I try and add comments like "more commonly as xref" etc. in the comment field so that they can be dug up and converted later through thr jmdictdb advanced search, but having to re-visit them rather than adding this type of xref from the start ends up wasting a lot of precious time.

Specifically I'd love to see "more commonly as ..." and "contrast/compare with ..." and "abbr of ..." implemented as soon as possible.

parfait8566 commented 6 months ago

I think some system of inter-linking similar-meaning homophones (異字同訓) as described in #107 would be helpful. Also, not directly related, by have more types of [note] (grammar note, usage note, etc.)

razasyedh commented 5 months ago

I wholeheartedly support Marcus' proposal. Incidentally, I had a draft sitting around in my email from 2020 saying essentially the same thing.

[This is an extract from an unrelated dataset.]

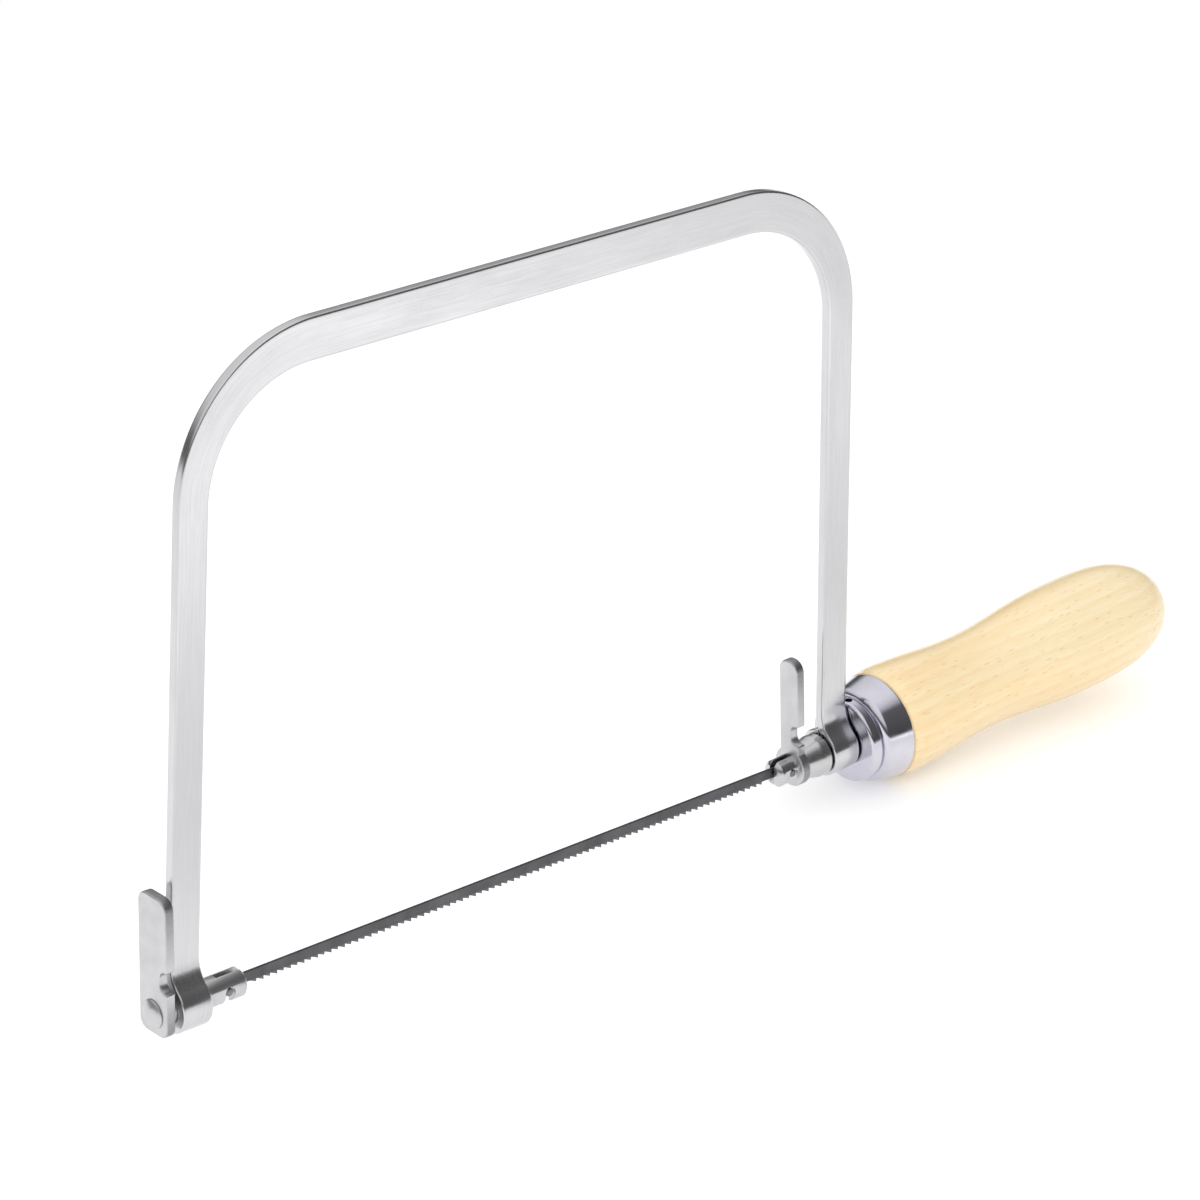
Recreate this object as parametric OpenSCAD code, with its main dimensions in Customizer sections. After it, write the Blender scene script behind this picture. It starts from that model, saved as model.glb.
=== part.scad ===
// Coping saw, the small fret saw with a flat-bar bow and a screw-on wooden handle.
//
// X runs along the blade towards the handle, Z points up from the blade to the bow's back
// and Y goes through the bow, away from the levers' finger notches. The origin is the middle
// of the back's underside, where the saw hangs from a peg. The rear spigot, the collars and
// the handle share one axis, which rises from the blade's rear pin because the legs splay
// outwards.

/* [Bow] */
// Depth of the throat, from the back's underside down to the blade line
throat_h = 132.5; // [100:0.5:160]
// Width of a leg, across its broad face
leg_w = 7.4; // [6.6:0.2:9]
// Width of the bow's back, which is deeper than the legs
back_w = 9.3; // [7:0.1:11]
// Thickness of the bow
bar_t = 2.4; // [2.2:0.1:3]
// Inside radius of the bow's two bends
bend_r = 25.5; // [15:0.5:40]
// Angle by which each leg leans outwards, in degrees
leg_splay = 2.2; // [0:0.1:3]
// Radius of the hollow between a leg and its rolled eye
eye_fillet_r = 8; // [4:0.5:10]
// Gap left where the rolled bar's end closes against the leg
eye_seam = 0.3; // [0.2:0.05:0.5]

/* [Blade] */
// Distance between the blade's two cross pins
pin_span = 160; // [150:1:165]
// Height of the blade, tooth tips included
blade_w = 3.2; // [2.6:0.1:4]
// Thickness of the blade
blade_t = 0.5; // [0.4:0.05:0.7]
// Distance between two teeth
tooth_pitch = 1.8; // [1.2:0.1:2.5]
// Depth of a tooth
tooth_depth = 0.75; // [0.5:0.05:1]
// Blade left plain beside each cross pin
plain_end = 7; // [6:0.5:10]
// Blade left beyond each cross pin
blade_end = 1.4; // [1.2:0.1:1.6]
// Diameter of a cross pin
pin_d = 1.8; // [1.4:0.1:2]
// Length of a cross pin
pin_len = 6; // [5:0.5:7]

/* [Spigots] */
// Diameter of both spigots
spigot_d = 6.4; // [5.8:0.1:7]
// Distance from the middle of the front leg's eye to the front cross pin
front_reach = 10; // [9.5:0.5:13]
// Length of the front spigot's tip beyond the cross pin
tip_len = 5; // [4:0.5:6]
// Length of the rear spigot's tip beyond the cross pin
rear_tip_len = 3.8; // [3.6:0.1:6]
// Bevel round the end of a spigot's tip
tip_bevel = 0.9; // [0.5:0.1:1.2]
// Diameter of the neck that the front lever plate is peened onto
neck_d = 4.6; // [4:0.1:5]
// Height of the peened end over the front lever plate
peen_h = 1.3; // [0.8:0.1:1.6]
// Overhang of the peened end round the neck
peen_rim = 0.9; // [0.5:0.1:1.2]
// Diameter of the rear spigot's threaded tail
tail_d = 5.6; // [5:0.1:5.8]
// Length of the rear spigot's threaded tail past the leg
tail_len = 34; // [28:1:45]
// Angle by which the rear spigot and the handle rise from the blade line, in degrees
handle_rise = 4; // [0:0.5:5]

/* [Lever plates] */
// Gap between the front leg and its lever plate
lever_gap = 1.4; // [0.4:0.1:2]
// Distance from the rear cross pin to the rear lever plate
lever_setback = 1.6; // [1.5:0.1:3]
// Width of the front lever plate
lever_w = 9.2; // [8:0.2:10]
// Width of the rear lever plate
rear_lever_w = 5.8; // [5.6:0.1:8]
// Wall of the round eye by which the rear lever plate holds its spigot
lever_wall = 1.5; // [1:0.1:2]
// Thickness of a lever plate
lever_t = 2.3; // [1.5:0.1:2.6]
// Height of a lever plate above the spigot's axis
lever_h = 27; // [20:0.5:34]
// Depth of a lever plate below the spigot's axis
lever_foot = 4.6; // [4.2:0.1:6]
// Corner radius at the top of the front lever plate
lever_top_r = 2.6; // [2:0.1:3.9]
// Corner radius at the top of the rear lever plate
rear_lever_top_r = 2.7; // [2:0.1:2.7]
// Corner radius at the foot of a lever plate
lever_foot_r = 2.4; // [1:0.1:2.7]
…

More versatile cross-linking Currently, in JMDict we have the ability to create general references between entries ([see=]), and, less used, noting antonyms. However, I find that merely pointing users to other entries does not give enough information about the relationship being indicated. Sometimes it's to a compound demonstrating a specific sense of a term. Sometimes the target is another Japanese term we use in the gloss. Sometimes we do it because the target is a more common way of saying the thing. Other times, it's to explain part of a slang term. Finally, it could simply be a closely-related term. One project that you're likely familiar with is [WordNet](https://en.wikipedia.org/wiki/WordNet), which encodes the semantic relationship between words. While I don't think we need such a systematic approach, the results are quite useful. Similarly, we could be more specific when we build up our own web of interconnections. Actual Japanese dictionaries list out compounds separately, note common usages, and cross reference (usually with an arrow) other entries. So in addition to "see", we could have "derivedFrom", "moreCommonly", "alternateForm", etc.